Blue Sky Laws vs. Securities Fraud Rules
Blue sky laws are often discussed alongside antifraud rules, but they are not the same thing.
- Registration and notice rules determine whether an offering can be sold
- Antifraud rules govern what the issuer says, omits, or misrepresents
A compliant filing does not excuse false statements. Likewise, a truthful offering can still create problems if it was sold without required filings. Both parts matter.
Frequently Asked Questions
Are blue sky laws the same in every state?
No. Each state has its own laws, rules, and enforcement approach. The practical requirements can vary significantly.
Do blue sky laws apply to private companies?
Yes, they can. Private companies often encounter state securities laws when they issue stock, notes, or membership interests to investors.
If a deal is exempt under federal law, is it exempt under state law too?
Not always. Many transactions still require state notice filings or separate exemption analysis.
Do small offerings still need legal review?
Usually yes. Smaller deals may qualify for exemptions, but exemption eligibility should be confirmed before money changes hands.
The Bottom Line
Blue sky laws are state securities laws designed to protect investors and regulate the sale of securities within each state. For businesses raising capital, they are a critical part of the compliance picture. The right approach depends on the type of security, the states involved, and whether the offering qualifies for an exemption.

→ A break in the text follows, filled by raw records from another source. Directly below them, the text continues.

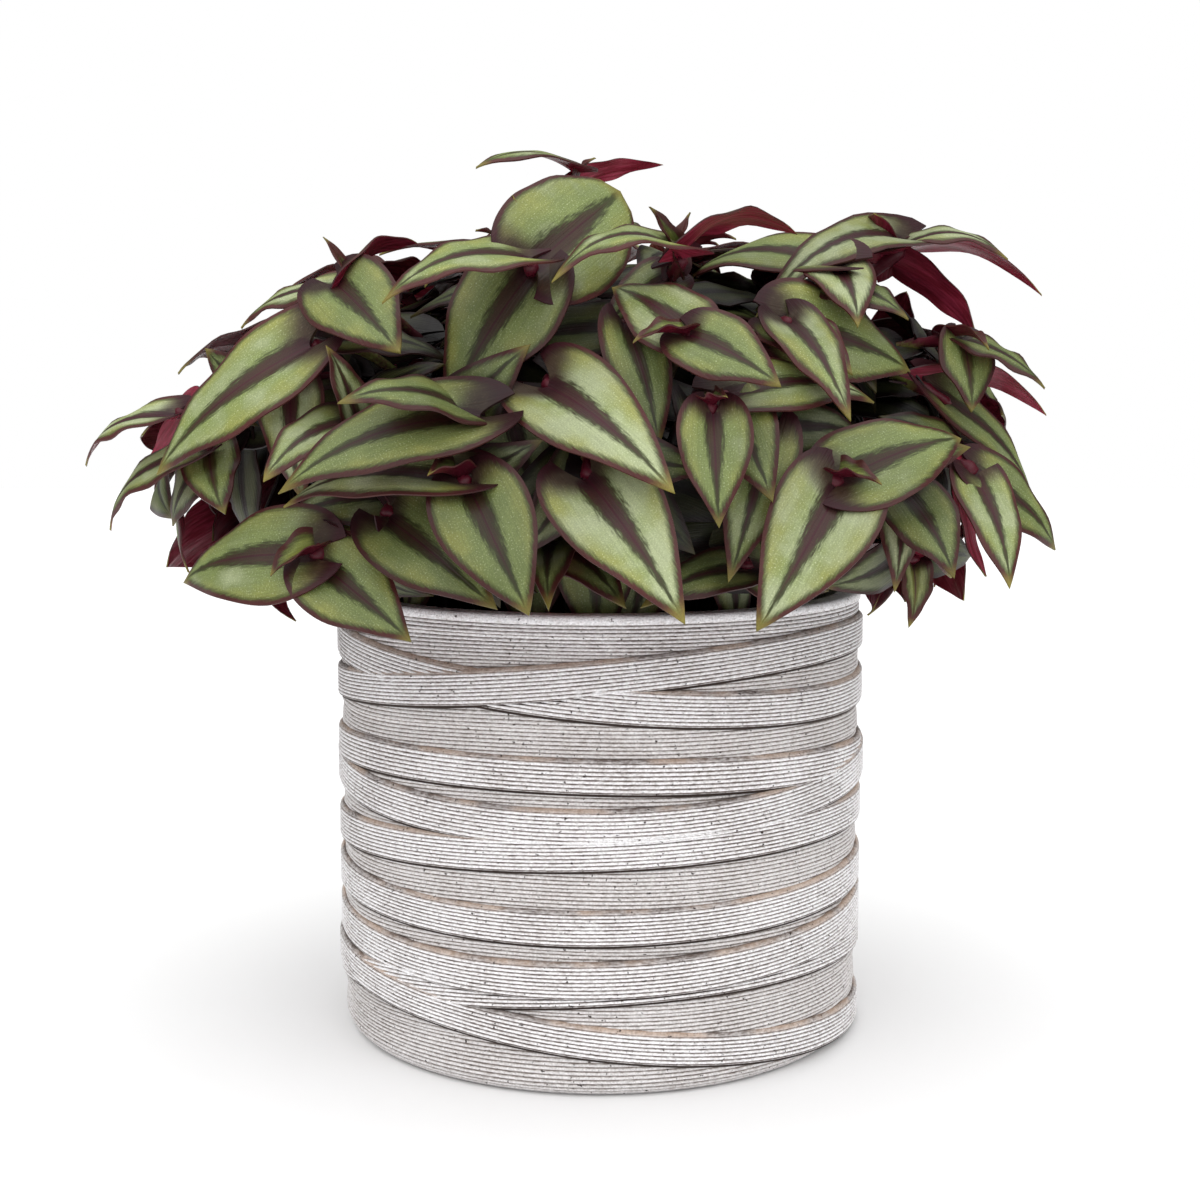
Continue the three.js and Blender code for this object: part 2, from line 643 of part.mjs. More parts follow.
// A front leaf keeps its place in the view and may lie a little nearer or farther to come clear
const SLIDES = [0, -1.5, 1.5, -3, 3, -4.5, 4.5, -6.5, 6.5, -9, 9, -12, 12, -15, 15, -19, 19, 24];
const LEANS = [[0, 0, 0], [0, 0, 0.3], [0.3, 0, 0], [-0.3, 0, 0], [0, 0, -0.3]];
const NODE_STEPS = [0, 1, 3];
const WAYS = LEANS.flatMap((lean) => NODE_STEPS.map((step) => ({ lean, step })));
function placeFrontLeaf(shoot, index, plan, order) {
  for (const { lean, step } of WAYS) {
    for (const slide of SLIDES) {
      const base = shoot.path.at(1 - NODE_STEP * (order + step));
      const leaf = {
        base,
        tip: add(tipAt(base, ...plan.tip, plan.length, plan.far), mul(sightLine(...plan.tip).along, slide)),
        face: add(plan.face, lean),
        width: plan.width,
        arch: plan.arch,
        fold: plan.fold ?? FOLD,
      };
      if (tryLeaf(leaf, index, false)) {
        shoot.leaves.push(leaf);
        return true;
      }
    }
  }
  return false;
}

// A leaf placed by rule: it leaves the stem to one side and lies along the dome. Each later try may turn
// farther and is smaller.
const VARY = { yaw: [0.3, 2.2], lift: [0.2, 1.2], roll: [0.3, 0.8], scale: [0.9, 0.25], shrink: 0.35 };
const RULE_ARCH = [0.08, 0.1];
const RULE_FOLD = [0.12, 0.15];
const UPTURN = [0, 0, 0.25];
function placeRuleLeaf(shoot, index, plan, draw, tries) {
  const base = shoot.path.at(plan.along);
  const out = domeNormal(base);
  const flat = unit(sub(shoot.steer, mul(out, dot(shoot.steer, out))));
  for (let attempt = 0; attempt < tries; attempt += 1) {
    const loose = attempt / tries;
    const yaw = plan.yaw + (draw() - 0.5) * (VARY.yaw[0] + VARY.yaw[1] * loose);
    const lift = plan.lift + (draw() - 0.5) * (VARY.lift[0] + VARY.lift[1] * loose);
    const scale = (VARY.scale[0] + VARY.scale[1] * draw()) * (1 - VARY.shrink * loose);
    const roll = (draw() - 0.5) * (VARY.roll[0] + VARY.roll[1] * loose);
    const across = turn(flat, out, yaw);
    const along = unit(add(mul(across, Math.cos(lift)), mul(out, Math.sin(lift))));
    const upper = sub(mul(out, Math.cos(lift)), mul(across, Math.sin(lift)));
    const leaf = {
      base,
      tip: add(base, mul(along, plan.length * scale)),
      face: add(turn(upper, along, roll), UPTURN),
      width: plan.width * scale,
      arch: RULE_ARCH[0] + RULE_ARCH[1] * draw(),
      fold: plan.fold ?? RULE_FOLD[0] + RULE_FOLD[1] * draw(),
    };
    if (tryLeaf(leaf, index, true)) {
      shoot.leaves.push(leaf);
      return true;
    }
  }
  return false;
}

// Each stem with the leaves of its crown, then leaves lower on the stems
function grow() {
  const draw = seeded(SEED);
  const shoots = FRONT_SHOOTS.map((plan) => ({
    plan,
    crownAt: (slide) => onDome(plan.crown[0], plan.crown[1], plan.inward + slide),
    leaves: [],
  }));
  for (const ring of RINGS) {
    for (let step = 0; step < ring.count; step += 1) {
      const share = (step + 0.5) / ring.count;
      const azimuth = ring.from + (ring.to - ring.from) * share + (draw() - 0.5) * AZIMUTH_DRAW;
      const elevation = ring.elevation + (draw() - 0.5) * ELEVATION_DRAW;
      const crown = lowDomePoint(azimuth, elevation, ring.share);
      shoots.push({ plan: null, crownAt: () => crown, leaves: [] });
    }
  }
  const planted = [];
  shoots.forEach((shoot, index) => {
    if (!plantStem(shoot, index)) return;
    planted.push(index);
    if (shoot.plan) shoot.plan.leaves.forEach((plan, order) => placeFrontLeaf(shoot, index, plan, order));
    else RING_LEAVES.forEach((plan) => placeRuleLeaf(shoot, index, plan, draw, RING_TRIES));
  });
  let count = 0;
  planted.forEach((index) => { count += shoots[index].leaves.length; });
  for (const along of FILL_HEIGHTS) {
    for (const index of planted) {
      const side = draw() < 0.5 ? 1 : -1;
      const plan = { ...FILL_LEAF, along, yaw: side * FILL_YAW };
      if (count < LEAF_BUDGET && placeRuleLeaf(shoots[index], index, plan, draw, FILL_TRIES)) count += 1;
    }
  }
  return planted.map((index) => shoots[index]).filter((shoot) => shoot.leaves.length > 0);
}

// A closed mesh as a solid for joining and cutting, and back
function toSolid(geometry, joined = 1e-5) {
  const bare = geometry.index ? geometry.clone() : geometry;
  bare.deleteAttribute('normal');
  bare.deleteAttribute('uv');
  const merged = mergeVertices(bare, joined);
  const corners = merged.index.array;
  const triangles = [];
  for (let first = 0; first < corners.length; first += 3) {
    const [a, b, c] = corners.slice(first, first + 3);
    if (a !== b && b !== c && c !== a) triangles.push(a, b, c);
  }
  return new wasm.Manifold(new wasm.Mesh({
    numProp: 3,
    vertProperties: new Float32Array(merged.attributes.position.array),
    triVerts: new Uint32Array(triangles),
  }));
}

function toGeometry(solid) {
  const mesh = solid.getMesh();
  const geometry = new THREE.BufferGeometry();
  geometry.setAttribute('position', new THREE.BufferAttribute(mesh.vertProperties, 3));
  geometry.setIndex(new THREE.BufferAttribute(mesh.triVerts, 1));
  return geometry;
}

// A closed mesh from rows of points, each row a closed loop, with the first and last rows capped
function loft(rows, closed) {
  const positions = rows.flat(2);
  const sides = rows[0].length;
  const triangles = [];
  const bands = closed ? rows.length : rows.length - 1;
  for (let row = 0; row < bands; row += 1) {
    const here = row * sides;
    const next = ((row + 1) % rows.length) * sides;
    for (let side = 0; side < sides; side += 1) {
      const other = (side + 1) % sides;
      triangles.push(here + side, here + other, next + other);
      triangles.push(here + side, next + other, next + side);
    }
  }
  if (!closed) {
    const last = (rows.length - 1) * sides;
    for (let side = 1; side < sides - 1; side += 1) {
      triangles.push(0, side + 1, side);
      triangles.push(last, last + side, last + side + 1);
    }
  }
  const geometry = new THREE.BufferGeometry();
  geometry.setAttribute('position', new THREE.BufferAttribute(new Float32Array(positions), 3));
  geometry.setIndex(triangles);
  return geometry;
}

// One leaf: a thin blade, its root sunk into the middle of the stem
function leafSolid(leaf, sunk) {
  const axes = bladeAxes(leaf);
  const up = mul(axes.face, BLADE / 2);
  const root = sub(leaf.base, mul(axes.along, sunk));
  const rows = [[root, root, root, root]];
  for (const t of BLADE_ROWS) {
    const rib = bladePoint(leaf, axes, t, 0);
    rows.push([bladePoint(leaf, axes, t, -1), add(rib, up), bladePoint(leaf, axes, t, 1), sub(rib, up)]);
  }
  rows.push([leaf.tip, leaf.tip, leaf.tip, leaf.tip]);
  return toSolid(loft(rows, false));
}

function stemSolid(path) {
  const section = new THREE.Shape();
  for (let side = 0; side < STEM_SIDES; side += 1) {
    const angle = 2 * Math.PI * side / STEM_SIDES;
    const corner = [STEM_RADIUS * Math.cos(angle), STEM_RADIUS * Math.sin(angle)];
    if (side === 0) section.moveTo(...corner);
    else section.lineTo(...corner);
  }
  const settings = { steps: STEM_STEPS, extrudePath: path, bevelEnabled: false };
  return toSolid(new THREE.ExtrudeGeometry(section, settings));
}

// The outer skin alone, without any pocket that joining has sealed
function outerBody(solid) {
  return solid.decompose().reduce((best, body) => (body.volume() > best.volume() ? body : best));
}

// Whether every edge of a merged mesh has exactly one face on each side
function isClosed(geometry) {
  const uses = new Map();
  const corners = mergeVertices(geometry, JOINED).index.array;
  for (let first = 0; first < corners.length; first += 3) {
    const face = corners.slice(first, first + 3);
    if (new Set(face).size === 3) {
      for (const [a, b] of [[face[0], face[1]], [face[1], face[2]], [face[2], face[0]]]) {
        const edge = Math.min(a, b) * 65536 + Math.max(a, b);
        uses.set(edge, (uses.get(edge) ?? 0) + 1);
      }
    }
  }
  return [...uses.values()].every((count) => count === 2);
}

// A stem and its leaves as one body. The roots are sunk a little deeper where that joins more cleanly.
function leafyStem(shoot) {
  let body;
  for (const sunk of ROOT_SINKS) {
    const whole = shoot.leaves.reduce((joined, leaf) => joined.add(leafSolid(leaf, sunk)), stemSolid(shoot.path));
    body = outerBody(toSolid(toGeometry(outerBody(whole).simplify(SIMPLER)), JOINED));
    if (isClosed(toGeometry(body))) break;
  }
  return body;
}

// The pot's turned body, from the middle of the floor out, up and back in
function potBody() {
  const profile = [new THREE.Vector2(0, 0)];
  const arc = (x, z, radius, from, to, steps) => {
    for (let step = 0; step <= steps; step += 1) {
      const angle = from + (to - from) * step / steps;
      profile.push(new THREE.Vector2(x + radius * Math.cos(angle), z + radius * Math.sin(angle)));
    }
  };
  const inside = POT_RADIUS - WALL;
  const lip = POT_HEIGHT - LIP_ROUND;
  arc(POT_RADIUS - FOOT_ROUND, FOOT_ROUND, FOOT_ROUND, -Math.PI / 2, 0, FOOT_STEPS);
  arc(POT_RADIUS - LIP_ROUND, lip, LIP_ROUND, 0, Math.PI / 2, 1);
  arc(inside + LIP_ROUND, lip, LIP_ROUND, Math.PI / 2, Math.PI, 1);
  profile.push(new THREE.Vector2(inside, FLOOR), new THREE.Vector2(0, FLOOR));
  const body = new THREE.LatheGeometry(profile, SEGMENTS);
  body.rotateX(Math.PI / 2);
  return toSolid(body);
}

// A strap's mid height round the pot: 0 is the right, a quarter turn is the back
function strapHeight(strap, angle) {
  const across = Math.cos(angle);
  const deep = Math.sin(angle);
  const sides = (strap.left + strap.right) / 2 + (strap.right - strap.left) / 2 * across;
  const ends = (strap.front + strap.back) / 2 + (strap.back - strap.front) / 2 * deep;
  const middle = (strap.left + strap.right + strap.front + strap.back) / 4;
  return sides + ends - middle;
}

function strapSolid(strap) {
  const rows = [];
  for (let step = 0; step < SEGMENTS; step += 1) {
    const angle = 2 * Math.PI * step / SEGMENTS;
    const middle = strapHeight(strap, angle);
    const point = (radius, z) => [radius * Math.cos(angle), radius * Math.sin(angle), z];
    const low = middle - strap.height / 2;
    const high = middle + strap.height / 2;
    const inner = POT_RADIUS - STRAP_SUNK;
    const outer = POT_RADIUS + STRAP_PROUD;
    rows.push([point(inner, low), point(inner, high), point(outer, high), point(outer, low)]);
  }
  return toSolid(loft(rows, true));
}

function potSolid() {
  return STRAPS.reduce((body, strap) => body.add(strapSolid(strap)), potBody()).simplify(POT_SIMPLER);
}

function cylinder(radius, bottom, top, sides) {
  const shape = new THREE.CylinderGeometry(radius, radius, top - bottom, sides);
  shape.rotateX(Math.PI / 2);
  shape.translate(0, 0, (top + bottom) / 2);
  return shape;
}

// Soil with a plain upright hole for each stem
function soilSolid(shoots) {
  const body = toSolid(cylinder(POT_RADIUS - WALL - SOIL_GAP, FLOOR + SOIL_GAP, SOIL_TOP, SEGMENTS));
  return shoots.reduce((soil, shoot) => {
    const hole = cylinder(HOLE_RADIUS, SOIL_TOP - HOLE_DEPTH, SOIL_TOP + HOLE_CLEAR, HOLE_SIDES);
    hole.translate(shoot.path.foot[0], shoot.path.foot[1], 0);
    return soil.subtract(toSolid(hole));
  }, body);
}

function named(name, solid, colour, roughness) {
  const material = new THREE.MeshStandardMaterial({ color: colour, roughness, metalness: 0 });
  const mesh = new THREE.Mesh(toGeometry(solid), material);
  mesh.name = name;
  return mesh;
}

const shoots = grow();
const group = new THREE.Group();
group.add(named('pot', potSolid(), 0xcfcacb, 0.85));
group.add(named('soil', soilSolid(shoots), 0x2e241d, 1));
shoots.forEach((shoot, index) => {
  const number = String(index + 1).padStart(2, '0');
  group.add(named(`leafy_stem_${number}`, leafyStem(shoot), 0x7f9a62, 0.5));
});

export default group;
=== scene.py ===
"""Potted tradescantia: finer pot, soil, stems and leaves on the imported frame, with materials and stage.

Blender works in metres here and the growing rule in millimetres, in the same frame: +Z is up, -Y is the
front, and the origin is the middle of the pot's flat base.
"""
import math
import random
from functools import partial

import bpy
import numpy as np
from bpy.props import FloatProperty, FloatVectorProperty, IntProperty, PointerProperty
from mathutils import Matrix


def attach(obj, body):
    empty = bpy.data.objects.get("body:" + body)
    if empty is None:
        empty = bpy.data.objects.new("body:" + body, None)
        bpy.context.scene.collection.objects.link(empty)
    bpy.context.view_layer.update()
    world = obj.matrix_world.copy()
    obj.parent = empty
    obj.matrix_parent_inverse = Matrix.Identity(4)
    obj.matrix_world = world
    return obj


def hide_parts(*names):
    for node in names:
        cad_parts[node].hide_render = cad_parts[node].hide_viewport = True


bl_info = {
    "name": "Potted tradescantia",
    "version": (1, 0, 0),
    "blender": (4, 5, 0),
    "location": "3D View > Sidebar > Plant",
    "description": "Builds a trailing tradescantia in a wrapped-strap clay pot",
    "category": "Object",
}

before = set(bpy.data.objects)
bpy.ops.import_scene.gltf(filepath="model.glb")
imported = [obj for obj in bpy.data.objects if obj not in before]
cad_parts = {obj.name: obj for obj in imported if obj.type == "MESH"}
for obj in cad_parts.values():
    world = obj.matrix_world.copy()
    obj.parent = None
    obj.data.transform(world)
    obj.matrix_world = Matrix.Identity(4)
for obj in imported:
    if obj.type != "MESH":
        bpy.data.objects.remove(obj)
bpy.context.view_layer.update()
MM = 0.001

# Pot, as in the part's source
POT_RADIUS = 74.4
POT_HEIGHT = 125
WALL = 6.5
FLOOR = 8
FOOT_ROUND = 5
LIP_ROUND = 1.2
LIP_BAND = 2.6
STRAP_SUNK = 0.9
SOIL_GAP = 0.3
SOIL_TOP = 113

# Each strap's height, then its mid height at the left, the front, the right and the back. A strap lies over
# those before it.
STRAPS = {
    "strap_under_rim_falling": (8.6, 112.6, 102.6, 98.8, 109.2),
    "strap_under_rim_rising": (8.4, 99.2, 109, 113.4, 103.6),
    "strap_upper": (8.2, 82, 84, 78.8, 77),
    "strap_middle": (8.6, 58.4, 64.4, 64, 58),
    "strap_upper_middle": (8.8, 76.8, 70.8, 78.6, 84),
    "strap_low_thin": (8.6, 18, 29.2, 26.2, 15),
    "strap_lower_middle": (8.6, 46, 44.8, 47.2, 48.4),
    "strap_lower": (8.8, 33.6, 31.2, 37, 39),
    "strap_foot_falling": (7.8, 23, 14.6, 5.2, 13.6),
}

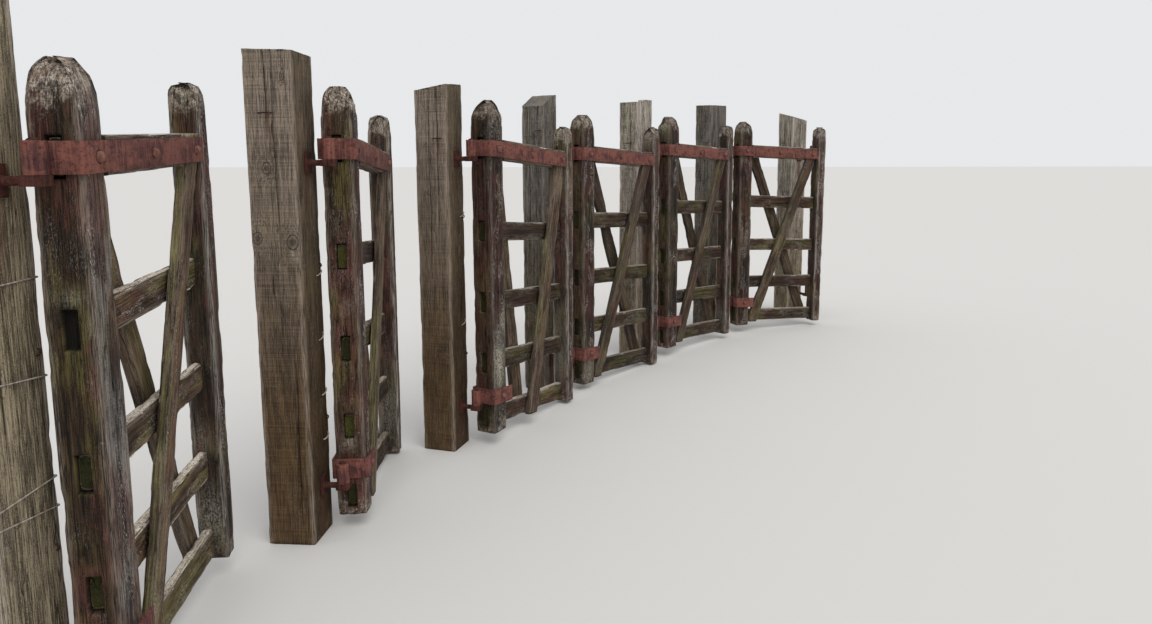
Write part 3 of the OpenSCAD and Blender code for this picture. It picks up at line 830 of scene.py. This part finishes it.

For founders, the safest path is to treat securities compliance as part of the fundraising process from the beginning. That means building the right entity, keeping filings current, and documenting the offering properly before capital is accepted.
Disclaimer: This article is for informational purposes only and does not constitute legal, tax, or accounting advice. Consult a licensed professional for guidance on your specific situation.